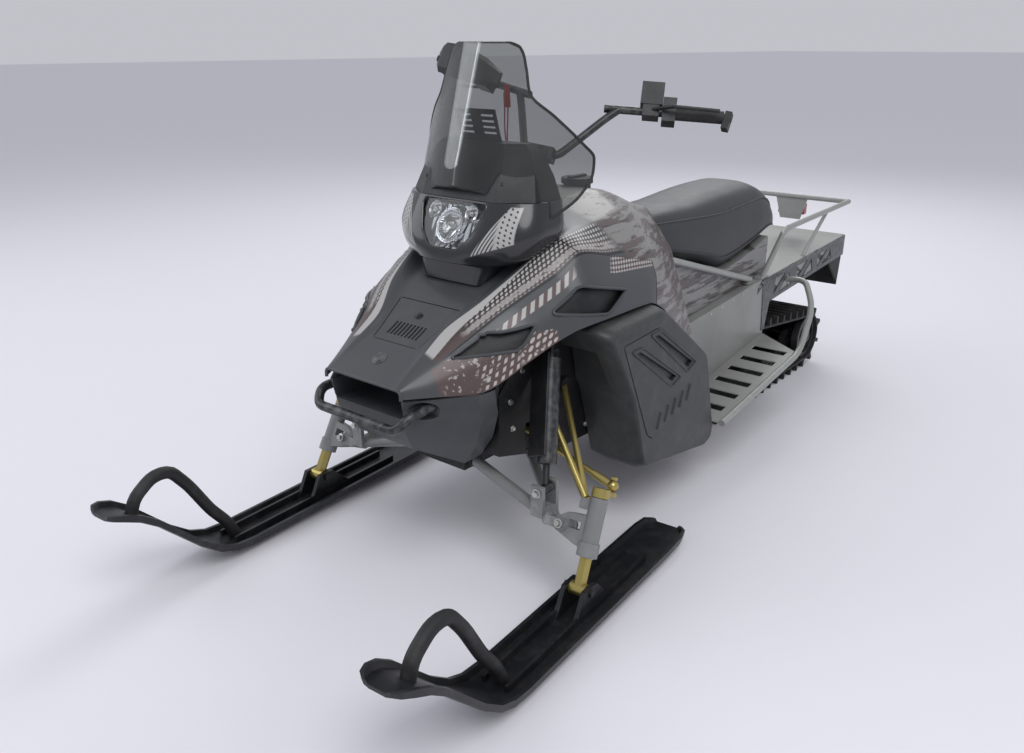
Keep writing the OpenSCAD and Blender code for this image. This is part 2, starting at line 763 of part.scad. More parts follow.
module rack_tubes(foot) {
    union() {
        both() {
            pipe([foot, [rack_half - 4, 764, rack_z - 34], [rack_half, 800, rack_z - 16],
                [rack_half, rack_rear, rack_z]], rack_r);
            translate([tunnel_half - 30, 690, tunnel_top(700)]) cube([28, 60, 8]);
            // rear stay
            rod([rack_half - 6, 1190, rack_z - 8], [tunnel_half - 16, 1084, tunnel_top(1090) - 10], rack_r - 3);
            translate([rack_half, rack_rear, rack_z]) sphere(r = rack_r + 0.3);
        }
        rod([-rack_half, rack_rear, rack_z], [rack_half, rack_rear, rack_z], rack_r);
        // lamp bracket below the rear bar
        translate([0, rack_rear + 2, 0]) rotate([90, 0, 0]) linear_extrude(height = 4)
            polygon([[-70, rack_z - 4], [70, rack_z - 4], [44, rack_z - 96], [-44, rack_z - 96]]);
    }
}

module tail_light() {
    color([0.5, 0.03, 0.03])
        translate([-58, rack_rear + 2 + seat_gap, rack_z - 76]) cube([116, 30, 46]);
}

module snow_flap() {
    flap_half = tunnel_half - tunnel_wall - seat_gap;
    color(black) {
        skin([for (r = [[-5, 529.2], [-6, 430], [-20, 316]]) [
            [flap_half, tunnel_rear + r[0] - 6, r[1]], [flap_half, tunnel_rear + r[0], r[1]],
            [-flap_half, tunnel_rear + r[0], r[1]], [-flap_half, tunnel_rear + r[0] - 6, r[1]]]]);
        both() plate_x([[tunnel_rear - 150, 442], [tunnel_rear - 12, 444], [tunnel_rear - 24, 330]],
            flap_half - 8, flap_half);
    }
}

// ---------- track ----------

// Circles that the belt's inner face runs around: y, z, radius
track_floor = lug + belt;
WHEELS = [[-24, 300, sprocket_r], [idler_y, track_floor + idler_r, idler_r], [330, track_floor + 95, 95]];

// Belt path, with the outward angle at each end of each arc
function run_angle(a, b) = let (d = [b[0] - a[0], b[1] - a[1]], l = norm(d))
    atan2(d[1], d[0]) + 90 - asin((b[2] - a[2]) / l) + 2 * asin((b[2] - a[2]) / l);
function arc_in(i) = run_angle(WHEELS[(i + 2) % 3], WHEELS[i]);
function arc_out(i) = run_angle(WHEELS[i], WHEELS[(i + 1) % 3]);
function turn(i) = let (t = arc_in(i) - arc_out(i)) t < 0 ? t + 360 : t;
function spot(i, a, off) = [WHEELS[i][0] + (WHEELS[i][2] + off) * cos(a), WHEELS[i][1] + (WHEELS[i][2] + off) * sin(a)];
function arc_len(i) = turn(i) * PI / 180 * WHEELS[i][2];
function run_len(i) = norm(spot((i + 1) % 3, arc_in((i + 1) % 3), 0) - spot(i, arc_out(i), 0));
loop_len = arc_len(0) + run_len(0) + arc_len(1) + run_len(1) + arc_len(2) + run_len(2);

// Point at distance s around the loop, off away from the belt's inner face
function along(s, off, i = 0) =
    s <= arc_len(i) ? spot(i, arc_in(i) - s / WHEELS[i][2] * 180 / PI, off) :
    s <= arc_len(i) + run_len(i)
        ? let (f = (s - arc_len(i)) / run_len(i))
            spot(i, arc_out(i), off) * (1 - f) + spot((i + 1) % 3, arc_in((i + 1) % 3), off) * f :
    i == 2 ? spot(0, arc_in(0), off) : along(s - arc_len(i) - run_len(i), off, i + 1);

module track() {
    pitch = loop_len / lug_count;
    outer = [for (k = [0 : lug_count - 1]) each [
        along(k * pitch + 0.1, belt), along(k * pitch + pitch * 0.42, belt),
        along(k * pitch + pitch * 0.46, belt + lug), along(k * pitch + pitch * 0.62, belt + lug),
        along(k * pitch + pitch * 0.68, belt), along(k * pitch + pitch * 0.84, belt)]];
    inner = [for (k = [0 : lug_count * 6 - 1]) along(k * pitch / 6 + 0.1, 0)];
    color([0.04, 0.04, 0.04]) difference() {
        plate_x(outer, -track_width / 2, track_width / 2);
        plate_x(inner, -track_width, track_width);
    }
}

module wheel_x(y, z, r, x0, x1) {
    translate([x0, y, z]) rotate([0, 90, 0]) cylinder(h = x1 - x0, r = r);
}

module rear_idlers() {
    y = idler_y;
    z = track_floor + idler_r;
    color(black) {
        both() difference() {
            wheel_x(y, z, idler_r - 0.8, 150, 178);
            wheel_x(y, z, idler_r - 20, 166, 180);
            for (a = [0 : 60 : 300]) rotate([0, 0, 0])
                wheel_x(y + 48 * cos(a), z + 48 * sin(a), 12, 140, 190);
        }
        both() wheel_x(y, z, 24, 166, 186);
        wheel_x(y, z, idler_r - 0.8, -14, 14);
        wheel_x(y, z, 12, -186, 186);
    }
}

module slide_rails() {
    z = track_floor - 1.6;
    color(black) both() difference() {
        union() {
            plate_x([[330, z + 2], [1240, z + 2], [1240, z + 30], [1300, z + 60], [1300, z + 112], [1240, z + 112],
                [1170, z + 40], [330, z + 40], [252, z + 82], [236, z + 60]], 84, 104);
            wheel_x(1000, z + 31, 29, 116, 140);
        }
        wheel_x(idler_y, track_floor + idler_r, 12 + run_gap, 60, 120);
    }
    color(steel) {
        wheel_x(1000, z + 31, 8, -146, 146);
        // swing arms up to the tunnel's sides
        for (p = [[[180, 300], [520, z + 26]], [[560, 286], [930, z + 26]]]) {
            both() rod([70, p[0][0], p[0][1]], [70, p[1][0], p[1][1]], 10);
            wheel_x(p[0][0], p[0][1], 14, -tunnel_half + tunnel_wall + seat_gap, tunnel_half - tunnel_wall - seat_gap);
            wheel_x(p[1][0], p[1][1], 12, -106, 106);
        }
        // damper of the rear suspension
        rod([0, 560, 286], [0, 560, 286] + [0, 250, -160], 18);
    }
}

module drive_axle() {
    color(steel) {
        wheel_x(WHEELS[0][0], WHEELS[0][1], 16, -tunnel_half + tunnel_wall + seat_gap, tunnel_half - tunnel_wall - seat_gap);
        both() wheel_x(WHEELS[0][0], WHEELS[0][1], sprocket_r - 0.8, 60, 90);
    }
}

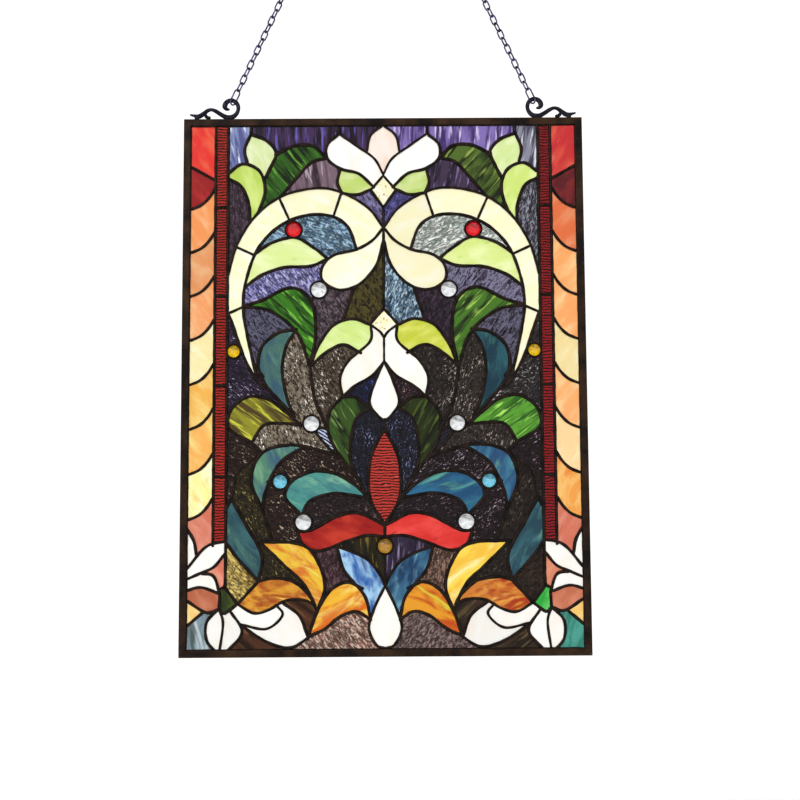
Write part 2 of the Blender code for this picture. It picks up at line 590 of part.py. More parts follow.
def curve_to_mesh(obj, collection, material=None):
    """A welded mesh object in the curve's place."""
    bpy.context.view_layer.update()
    evaluated = obj.evaluated_get(bpy.context.evaluated_depsgraph_get())
    mesh = bpy.data.meshes.new_from_object(evaluated)
    work = bmesh.new()
    work.from_mesh(mesh)
    bmesh.ops.remove_doubles(work, verts=work.verts, dist=0.000001)
    bmesh.ops.recalc_face_normals(work, faces=work.faces)
    work.to_mesh(mesh)
    work.free()
    name = obj.name
    solid = bpy.data.objects.new(name, mesh)
    solid.matrix_world = obj.matrix_world.copy()
    bpy.data.objects.remove(obj, do_unlink=True)
    solid.name = name
    mesh.materials.clear()
    if material:
        mesh.materials.append(material)
    collection.objects.link(solid)
    return solid


def hide_guide(obj):
    obj.hide_render = True
    obj.display_type = "WIRE"


def join_or_cut(target, tool, operation):
    modifier = target.modifiers.new(operation.lower(), "BOOLEAN")
    modifier.object = tool
    modifier.operation = operation
    modifier.solver = "EXACT"


def rectangle(edge):
    """The panel's outline moved inwards by the edge."""
    side = HALF_WIDTH - edge
    return [(-side, edge), (side, edge), (side, PANEL_HEIGHT - edge), (-side, PANEL_HEIGHT - edge)]


def mirrored(loop):
    return loop[::-1] * np.array([-1.0, 1.0])


def whole_field(field):
    """Both halves of a field that is drawn for the right half."""
    return np.hstack([field[:, :0:-1], field])


def build_frame(collection, cutters, material):
    """Channel bars soldered round the panel, open towards the glass."""
    ring = flat_piece("frame", [rectangle(0.0), rectangle(BAR_WIDTH)], FRAME_DEPTH, 0.0, collection)
    frame = curve_to_mesh(ring, collection, material)
    slot = flat_piece("channel_slot", [rectangle(SLOT_FLOOR)], 2 * SLOT_HALF, 0.0, cutters)
    slot = curve_to_mesh(slot, cutters)
    hide_guide(slot)
    join_or_cut(frame, slot, "DIFFERENCE")


def straight_openings():
    """The back's plainer openings, between the upright leads alone."""
    top = PANEL_HEIGHT - BAR_WIDTH
    half_bead = LEADS["column"][0] / 2
    column = COLUMN_LEAD * SCALE_U
    strip = STRIP_LEAD * SCALE_U
    edges = [-OPENING_HALF, -column - half_bead, -column + half_bead, -strip - half_bead, -strip + half_bead,
             strip - half_bead, strip + half_bead, column - half_bead, column + half_bead, OPENING_HALF]
    return [[(low, BAR_WIDTH), (high, BAR_WIDTH), (high, top), (low, top)]
            for low, high in zip(edges[::2], edges[1::2])]


def build_solder(daylight, us, zs, collection, cutters, material):
    """One net of beads on both faces, joined by the tinned edge inside the channel."""
    wide = np.concatenate([-us[:0:-1], us])
    field = whole_field(daylight)
    front_holes = tidy_outlines(field, wide, zs, BEAD_TOLERANCE, SMALLEST_PANE)
    middle = (BEAD_INNER + BEAD_OUTER) / 2
    front = flat_piece("solder_lines", [rectangle(WEB_EDGE), *front_holes], BEAD_HEIGHT, -middle, collection)
    front = curve_to_mesh(front, collection, material)
    back = flat_piece("back_beads", [rectangle(WEB_EDGE), *straight_openings()], BEAD_HEIGHT, middle, cutters)
    back = curve_to_mesh(back, cutters)
    rim = flat_piece("tinned_edge", [rectangle(RIM_EDGE), rectangle(RIM_EDGE + RIM_WIDTH)], 2 * middle, 0.0, cutters)
    rim = curve_to_mesh(rim, cutters)
    for piece in (rim, back):
        hide_guide(piece)
        join_or_cut(front, piece, "UNION")


def build_glass(lines, daylight, us, zs, collection):
    """Panes fused into sheets across their soldered seams."""
    labels = label_panes(daylight)
    names, sheets = sheet_map(labels, us, zs)
    pieces = seam_pieces(lines, sheets, us, zs)
    for number, name in enumerate(names, start=1):
        colour = SHEETS[name][0] if name in SHEETS else REST_COLOUR
        material = make_material(f"{name}_colour", colour, 0.25, transmission=0.6)
        shared = name in SHARED_BY_BOTH_HALVES
        field, across, up = into_channel(sheet_field(number, shared, pieces, sheets, us, zs), us, zs)
        if shared:
            field = whole_field(field)
            across = np.concatenate([-across[:0:-1], across])
        loops = [keep_corners(loop, GLASS_TOLERANCE) for loop in outlines(field, across, up)
                 if abs(loop_area(loop)) > SMALLEST_PANE]
        if shared:
            sheet = flat_piece(name, loops, GLASS_THICKNESS, 0.0, collection)
            curve_to_mesh(sheet, collection, material)
            continue
        for word, own_loops in (("right", loops), ("left", [mirrored(loop) for loop in loops])):
            sheet = flat_piece(f"{name}_{word}", own_loops, GLASS_THICKNESS, 0.0, collection)
            curve_to_mesh(sheet, collection, material)


def build_jewel(name, x, z, radius, collection, material):
    """A cut glass cabochon held by its ring of solder, turned about Y."""
    neck = radius - BEAD_TOLERANCE - CLEARANCE
    crown = BEAD_OUTER + JEWEL_HEIGHT
    girdle = radius + CLEARANCE
    profile = [(0.0, HALF_GLASS), (girdle, HALF_GLASS), (girdle, -HALF_GLASS), (neck, -HALF_GLASS),
               (neck, -BEAD_OUTER), (0.6 * neck, -BEAD_OUTER - 0.75 * JEWEL_HEIGHT), (0.0, -crown)]
    mesh = bpy.data.meshes.new(name)
    mesh.from_pydata([(r * MM, y * MM, 0.0) for r, y in profile], [(k, k + 1) for k in range(len(profile) - 1)], [])
    mesh.materials.append(material)
    obj = bpy.data.objects.new(name, mesh)
    obj.location = (x * MM, 0.0, (PANEL_FOOT + z) * MM)
    collection.objects.link(obj)
    turn = obj.modifiers.new("turn", "SCREW")
    turn.axis = "Y"
    turn.steps = 8
    turn.render_steps = 8
    turn.use_merge_vertices = True
    turn.merge_threshold = 0.00001


def build_hooks(collection, material):
    """The cast scroll that is soldered on each top corner and takes the chain."""
    us = np.arange(-16.0, 50.0, SCROLL_GRID)
    zs = np.arange(-3.0, 30.0, SCROLL_GRID)
    field = np.full((len(zs), len(us)), 9.0)
    for stroke in SCROLL:
        curve = smooth_line(stroke)
        for start, end in zip(curve[:-1], curve[1:]):
            stroke_distance(field, us, zs, start, end, 9.0)
    field = np.minimum(-field, (zs - CLEARANCE)[:, None])
    for side, word in ((1, "right"), (-1, "left")):
        loops = [keep_corners(loop, SCROLL_TOLERANCE) for loop in outlines(field, us, zs) if abs(loop_area(loop)) > 3]
        loops = [(loop + np.array([HOOK_CENTRE, PANEL_HEIGHT])) * np.array([side, 1]) for loop in loops]
        flat_piece(f"hook_{word}", loops, HOOK_THICKNESS, 0.0, collection, material)


def ring_mesh(length, width, wire, corners, sides=3):
    """A closed wire ring in the XZ plane, long in Z, as a bmesh."""
    work = bmesh.new()
    half_length = (length - wire) / 2
    half_width = (width - wire) / 2
    round_end = corners % 4 == 0
    rows = []
    for corner in range(corners):
        angle = 2 * math.pi * (corner + 0.5) / corners
        outward = Vector((math.sin(angle), 0.0, math.cos(angle)))
        if round_end:
            straight = math.copysign(half_length - half_width, outward.z)
            centre = Vector((half_width * outward.x, 0.0, straight + half_width * outward.z))
        else:
            centre = Vector((half_width * outward.x, 0.0, half_length * outward.z / math.cos(math.pi / corners)))
        row = []
        for side in range(sides):
            turn = math.pi + 2 * math.pi * side / sides
            place = centre + outward * (wire / 2 * math.cos(turn)) + Vector((0.0, wire / 2 * math.sin(turn), 0.0))
            row.append(work.verts.new(place * MM))
        rows.append(row)
    for row, following in zip(rows, rows[1:] + rows[:1]):
        for side in range(sides):
            after = (side + 1) % sides
            work.faces.new((row[side], row[after], following[after], following[side]))
    bmesh.ops.recalc_face_normals(work, faces=work.faces)
    return work


def add_link(chain, centre, direction, turn, length, width, wire, corners):
    """Put one link in the chain's mesh, turned about the chain's own line."""
    work = ring_mesh(length, width, wire, corners)
    lean = Vector((0.0, 0.0, 1.0)).rotation_difference(direction).to_matrix().to_4x4()
    place = Matrix.Translation(centre * MM) @ lean @ Matrix.Rotation(turn, 4, "Z")
    bmesh.ops.transform(work, matrix=place, verts=work.verts)
    part = bpy.data.meshes.new("link")
    work.to_mesh(part)
    work.free()
    chain.from_mesh(part)
    bpy.data.meshes.remove(part)


def build_chain(collection, cutters, material):
    """Two runs of links from the scrolls up to the ring at the peak, fused where they touch."""
    links = (bmesh.new(), bmesh.new())
    for side in (1, -1):
        direction = Vector((-side * math.sin(TILT), 0.0, math.cos(TILT)))
        start = Vector((side * EYE_X, 0.0, EYE_Z)) - direction * (HOOK_SECTION / 2 + EYE_SLACK)
        add_link(links[1], start + direction * FIRST_LINK / 2, direction, -side * math.radians(62),
                 FIRST_LINK + 2 * CHAIN_WIRE, FIRST_LINK_WIDTH, CHAIN_WIRE, 8)
        for k in range(LINKS_A_SIDE):
            centre = start + direction * (FIRST_LINK + LINK_PITCH * (k + 0.5))
            add_link(links[k % 2], centre, direction, side * math.radians(-45 if k % 2 else 45),
                     LINK_PITCH + 2 * CHAIN_WIRE - LINK_OVERLAP, LINK_WIDTH, CHAIN_WIRE, 6)
    add_link(links[LINKS_A_SIDE % 2], Vector((0.0, 0.0, PEAK_CENTRE)), Vector((0.0, 0.0, 1.0)), 0.0,
             2 * PEAK_RING, 2 * PEAK_RING, PEAK_WIRE, 12)
    made = []
    for name, mesh_links, home in (("chain", links[0], collection), ("other_links", links[1], cutters)):
        mesh = bpy.data.meshes.new(name)
        mesh_links.to_mesh(mesh)
        mesh_links.free()
        mesh.materials.append(material)
        obj = bpy.data.objects.new(name, mesh)
        home.objects.link(obj)
        made.append(obj)
    hide_guide(made[1])
    join_or_cut(made[0], made[1], "UNION")


def build_panel():
    clear_scene()
    parts = make_collection("stained_glass_panel")
    cutters = make_collection("cutters")
    patina = make_material("dark_bronze", (0.07, 0.05, 0.04), 0.45, metallic=0.9)
    solder = make_material("blackened_solder", (0.03, 0.028, 0.026), 0.4, metallic=0.8)
    lines, us, zs = cartoon()
    daylight = daylight_field(lines, us, zs)
    build_frame(parts, cutters, patina)
    build_solder(daylight, us, zs, parts, cutters, solder)
    build_glass(lines, daylight, us, zs, parts)
    for name, x, z, radius in jewel_places():
        material = make_material(f"jewel_{name}_colour", JEWEL_COLOURS[name], 0.08, transmission=0.9)
        if x < 1.0:
            build_jewel(f"jewel_{name}", 0.0, z, radius, parts, material)
            continue
        for side, word in ((1, "right"), (-1, "left")):
            build_jewel(f"jewel_{name}_{word}", side * x, z, radius, parts, material)
    build_hooks(parts, patina)
    build_chain(parts, cutters, patina)


build_panel()
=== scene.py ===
# %% [markdown]
# # A stained glass panel that hangs in a window
#
# The real panel is built by the copper foil method. Each pane of coloured glass is cut to a paper
# cartoon, its edge is wrapped in foil, and solder is run along every seam until it stands up as a
# round bead. A metal channel is fitted round the whole, two cast scrolls are soldered on its top
# corners, and a chain holds it. This lesson follows the same order: the cartoon first, then the
# beads, the panes, the jewels, the channel, the scrolls and the chain.

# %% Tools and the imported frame
import json
import math

import bpy
import numpy as np
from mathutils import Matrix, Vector
from mathutils.geometry import tessellate_polygon


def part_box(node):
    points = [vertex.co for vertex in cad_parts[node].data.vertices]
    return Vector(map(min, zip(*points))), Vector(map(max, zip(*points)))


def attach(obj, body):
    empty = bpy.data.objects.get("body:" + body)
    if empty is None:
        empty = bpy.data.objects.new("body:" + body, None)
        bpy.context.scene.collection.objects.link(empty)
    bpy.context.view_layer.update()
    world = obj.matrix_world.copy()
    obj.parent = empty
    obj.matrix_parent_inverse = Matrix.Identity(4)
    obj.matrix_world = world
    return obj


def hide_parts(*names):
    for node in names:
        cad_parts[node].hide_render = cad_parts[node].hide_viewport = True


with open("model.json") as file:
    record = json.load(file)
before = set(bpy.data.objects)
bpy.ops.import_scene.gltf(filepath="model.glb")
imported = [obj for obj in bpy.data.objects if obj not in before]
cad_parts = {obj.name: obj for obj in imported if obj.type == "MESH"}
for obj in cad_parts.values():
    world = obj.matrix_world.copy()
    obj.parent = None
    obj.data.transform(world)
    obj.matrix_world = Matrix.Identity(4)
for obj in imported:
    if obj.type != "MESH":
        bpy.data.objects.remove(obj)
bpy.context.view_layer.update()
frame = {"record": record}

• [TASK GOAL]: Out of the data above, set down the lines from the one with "build_frame(parts, cutters, patina)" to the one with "# beads, the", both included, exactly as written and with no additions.

• [RESPONSE FOR THIS EXERCISE]:
    build_frame(parts, cutters, patina)
    build_solder(daylight, us, zs, parts, cutters, solder)
    build_glass(lines, daylight, us, zs, parts)
    for name, x, z, radius in jewel_places():
        material = make_material(f"jewel_{name}_colour", JEWEL_COLOURS[name], 0.08, transmission=0.9)
        if x < 1.0:
            build_jewel(f"jewel_{name}", 0.0, z, radius, parts, material)
            continue
        for side, word in ((1, "right"), (-1, "left")):
            build_jewel(f"jewel_{name}_{word}", side * x, z, radius, parts, material)
    build_hooks(parts, patina)
    build_chain(parts, cutters, patina)


build_panel()
=== scene.py ===
# %% [markdown]
# # A stained glass panel that hangs in a window
#
# The real panel is built by the copper foil method. Each pane of coloured glass is cut to a paper
# cartoon, its edge is wrapped in foil, and solder is run along every seam until it stands up as a
# round bead. A metal channel is fitted round the whole, two cast scrolls are soldered on its top
# corners, and a chain holds it. This lesson follows the same order: the cartoon first, then the
# beads, the panes, the jewels, the channel, the scrolls and the chain.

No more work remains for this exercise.